Most significantly, what cannot be just glossed over is then stated in para 12 that, “Therefore, examining the orders of dismissal in the light of the observations made by the Supreme Court (Supra) and the procedure prescribed in section 65-B of the Evidence Act, the very substratum to dispense with the enquiry cannot be held to be justified. The order of dismissal is primarily based on telephonic recorded conversation, which is against the dictum laid down by the Supreme Court, therefore, would tantamount to offend Article 21 of the Constitution of India. Hence, the justification to dispense with enquiry on the basis of telephonic recorded conversation cannot be insulated by the judicial verdict. Consequently the orders of dismissal dated 28th July 2011 (Annexure P-1) are set aside.”
For the sake of clarity, Justice Goutam then envisages in para 13 that, “Considering the nature of allegations, the respondents would be at liberty to hold the departmental enquiry against the petitioners by giving them proper opportunity of hearing and following the procedure of rules of natural justice and thereafter may pass appropriate orders.”
Finally, it is then held in the final para 14 that, “With such observation, these petitions stand disposed of.”

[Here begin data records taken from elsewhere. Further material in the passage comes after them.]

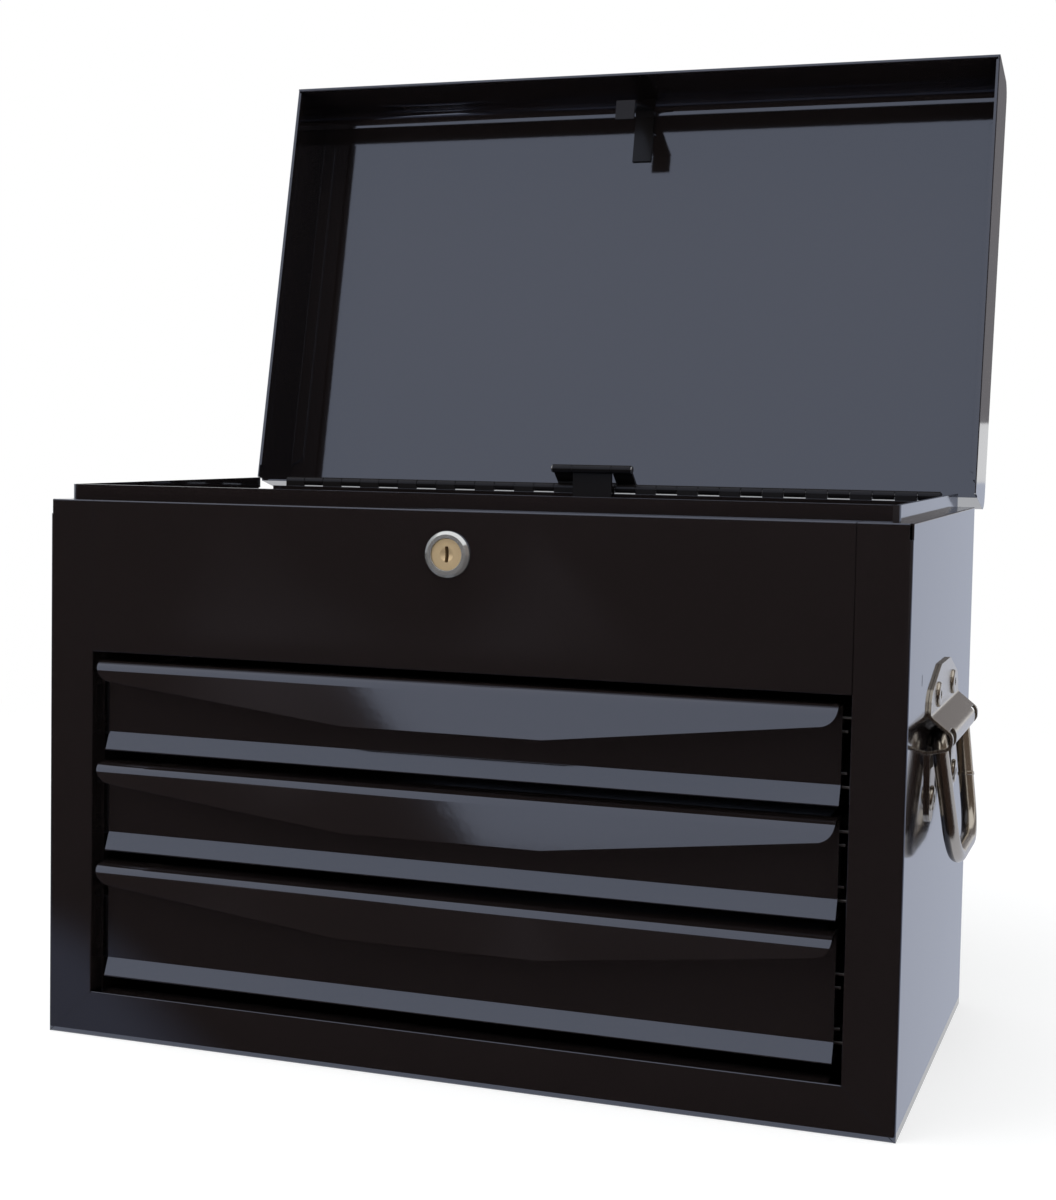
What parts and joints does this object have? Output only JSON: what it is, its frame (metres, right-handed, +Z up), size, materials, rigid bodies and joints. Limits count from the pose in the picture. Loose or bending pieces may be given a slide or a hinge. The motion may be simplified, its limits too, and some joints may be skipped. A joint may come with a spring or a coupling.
{
  "type": "machinist tool chest",
  "caption": "Black steel machinist tool chest, lid open on a piano hinge over a fixed top tray, with drawers on ball slides, a cam lock and hinged side handles.",
  "frame": {"origin": "centre of the chest's underside, where it stands on a bench", "axes": "+X to the chest's right as seen from the front, +Y to the back, +Z up; the lid's hinge runs along X"},
  "size_m": [0.376, 0.2931, 0.4305],
  "materials": {
    "black_paint": "glossy black paint with a slight brown tint",
    "zinc_steel": "bright zinc-plated strip",
    "nickel": "polished nickel plate",
    "lock_chrome": "polished chrome",
    "brass": "nickel-washed brass",
    "dark_steel": "semi-gloss brown-black paint"
  },
  "bodies": {
    "chest": {"body_shell": "black_paint", "base_pan": "black_paint", "front_fascia": "black_paint", "top_tray": "black_paint", "hinge_body_leaf": "black_paint", "hinge_pin": "zinc_steel", "lock_body": "lock_chrome", "lock_nut": "zinc_steel", "bar_guide_upper": "dark_steel", "bar_guide_lower": "dark_steel", "runner_panel_left": "black_paint", "handle_bracket_left": "nickel", "handle_rivets_left": "nickel", "slide_outer_left_1": "zinc_steel", "slide_outer_left_2": "zinc_steel", "slide_outer_left_3": "zinc_steel", "runner_panel_right": "black_paint", "handle_bracket_right": "nickel", "handle_rivets_right": "nickel", "slide_outer_right_1": "zinc_steel", "slide_outer_right_2": "zinc_steel", "slide_outer_right_3": "zinc_steel"},
    "lid": {"lid_wrap": "black_paint", "lid_cap_left": "black_paint", "lid_cap_right": "black_paint", "hinge_lid_leaf": "black_paint", "lid_catch": "dark_steel", "bar_bracket": "dark_steel", "bar_pin": "zinc_steel"},
    "lock_bar": {"lock_bar": "dark_steel", "lock_hook_1": "dark_steel", "lock_hook_2": "dark_steel", "lock_hook_3": "dark_steel"},
    "lock_plug": {"lock_plug": "brass", "lock_cam": "zinc_steel", "cam_screw": "zinc_steel"},
    "bail_left": {"bail_left": "nickel"},
    "bail_right": {"bail_right": "nickel"},
    "drawer_1": {"drawer_front_1": "black_paint", "drawer_box_1": "black_paint", "drawer_catch_1": "dark_steel", "slide_inner_left_1": "zinc_steel", "slide_inner_right_1": "zinc_steel"},
    "ball_cages_1": {"ball_cage_left_1": "zinc_steel", "ball_cage_right_1": "zinc_steel"},
    "drawer_2": {"drawer_front_2": "black_paint", "drawer_box_2": "black_paint", "drawer_catch_2": "dark_steel", "slide_inner_left_2": "zinc_steel", "slide_inner_right_2": "zinc_steel"},
    "ball_cages_2": {"ball_cage_left_2": "zinc_steel", "ball_cage_right_2": "zinc_steel"},
    "drawer_3": {"drawer_front_3": "black_paint", "drawer_box_3": "black_paint", "drawer_catch_3": "dark_steel", "slide_inner_left_3": "zinc_steel", "slide_inner_right_3": "zinc_steel"},
    "ball_cages_3": {"ball_cage_left_3": "zinc_steel", "ball_cage_right_3": "zinc_steel"}
  },
  "joints": [
    {"name": "lid_hinge", "type": "hinge", "parent": "chest", "child": "lid", "pos_m": [0, 0.1033, 0.2284], "axis": [1, 0, 0], "range_deg": [0, 103]},
    {"name": "bar_hinge", "type": "hinge", "parent": "lid", "child": "lock_bar", "pos_m": [0, 0.09699, 0.2375], "axis": [1, 0, 0], "range_deg": [-103, 0]},
    {"name": "drawer_1_slide", "type": "slide", "parent": "chest", "child": "drawer_1", "axis": [0, -1, 0], "range_m": [0, 0.13]},
    {"name": "ball_cages_1_slide", "type": "slide", "parent": "chest", "child": "ball_cages_1", "axis": [0, -1, 0], "range_m": [0, 0.065]},
    {"name": "drawer_2_slide", "type": "slide", "parent": "chest", "child": "drawer_2", "axis": [0, -1, 0], "range_m": [0, 0.13]},
    {"name": "ball_cages_2_slide", "type": "slide", "parent": "chest", "child": "ball_cages_2", "axis": [0, -1, 0], "range_m": [0, 0.065]},
    {"name": "drawer_3_slide", "type": "slide", "parent": "chest", "child": "drawer_3", "axis": [0, -1, 0], "range_m": [0, 0.13]},
    {"name": "ball_cages_3_slide", "type": "slide", "parent": "chest", "child": "ball_cages_3", "axis": [0, -1, 0], "range_m": [0, 0.065]},
    {"name": "lock_turn", "type": "hinge", "parent": "chest", "child": "lock_plug", "pos_m": [0, -0.1, 0.207], "axis": [0, -1, 0], "range_deg": [0, 90]},
    {"name": "bail_right_hinge", "type": "hinge", "parent": "chest", "child": "bail_right", "pos_m": [0.17845, 0, 0.1395], "axis": [0, -1, 0], "range_deg": [0, 80]},
    {"name": "bail_left_hinge", "type": "hinge", "parent": "chest", "child": "bail_left", "pos_m": [-0.17845, 0, 0.1395], "axis": [0, 1, 0], "range_deg": [0, 80]}
  ],
  "couplings": [
    {"joint": "bar_hinge", "follows": "lid_hinge", "ratio": -1},
    {"joint": "ball_cages_1_slide", "follows": "drawer_1_slide", "ratio": 0.5},
    {"joint": "ball_cages_2_slide", "follows": "drawer_2_slide", "ratio": 0.5},
    {"joint": "ball_cages_3_slide", "follows": "drawer_3_slide", "ratio": 0.5}
  ]
}
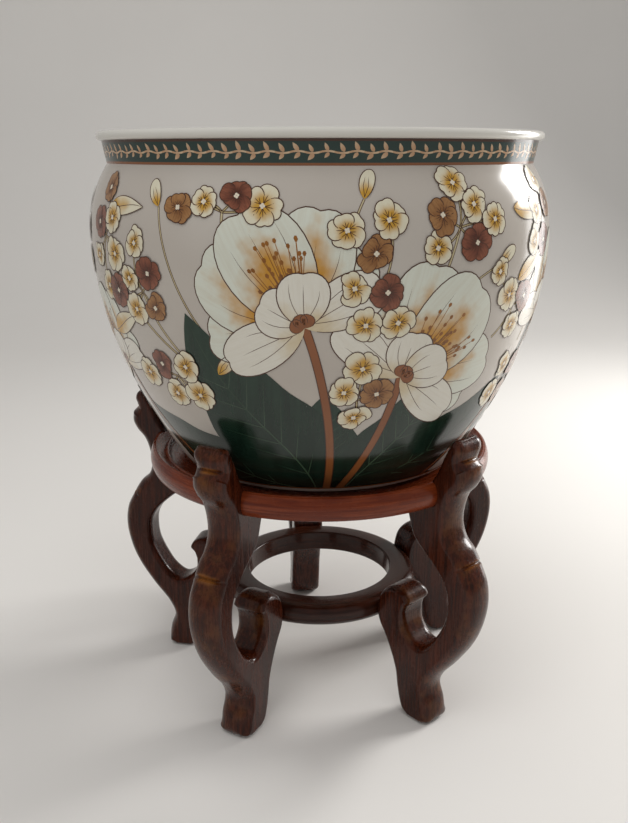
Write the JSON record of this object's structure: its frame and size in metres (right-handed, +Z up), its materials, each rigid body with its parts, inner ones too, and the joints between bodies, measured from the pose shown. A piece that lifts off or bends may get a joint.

In essence, the Chhattisgarh High Court has made it absolutely clear that phone tapping is a gross violation of Article 21 of the Constitution. The only rider is that phone tapping should have been done in accordance with the procedure established by law. Justice Goutam Bhaduri thus makes the legal position on phone tapping very clear and has cited the relevant case laws also to substantiate his judgment most convincingly, cogently and correctly! Very rightly so!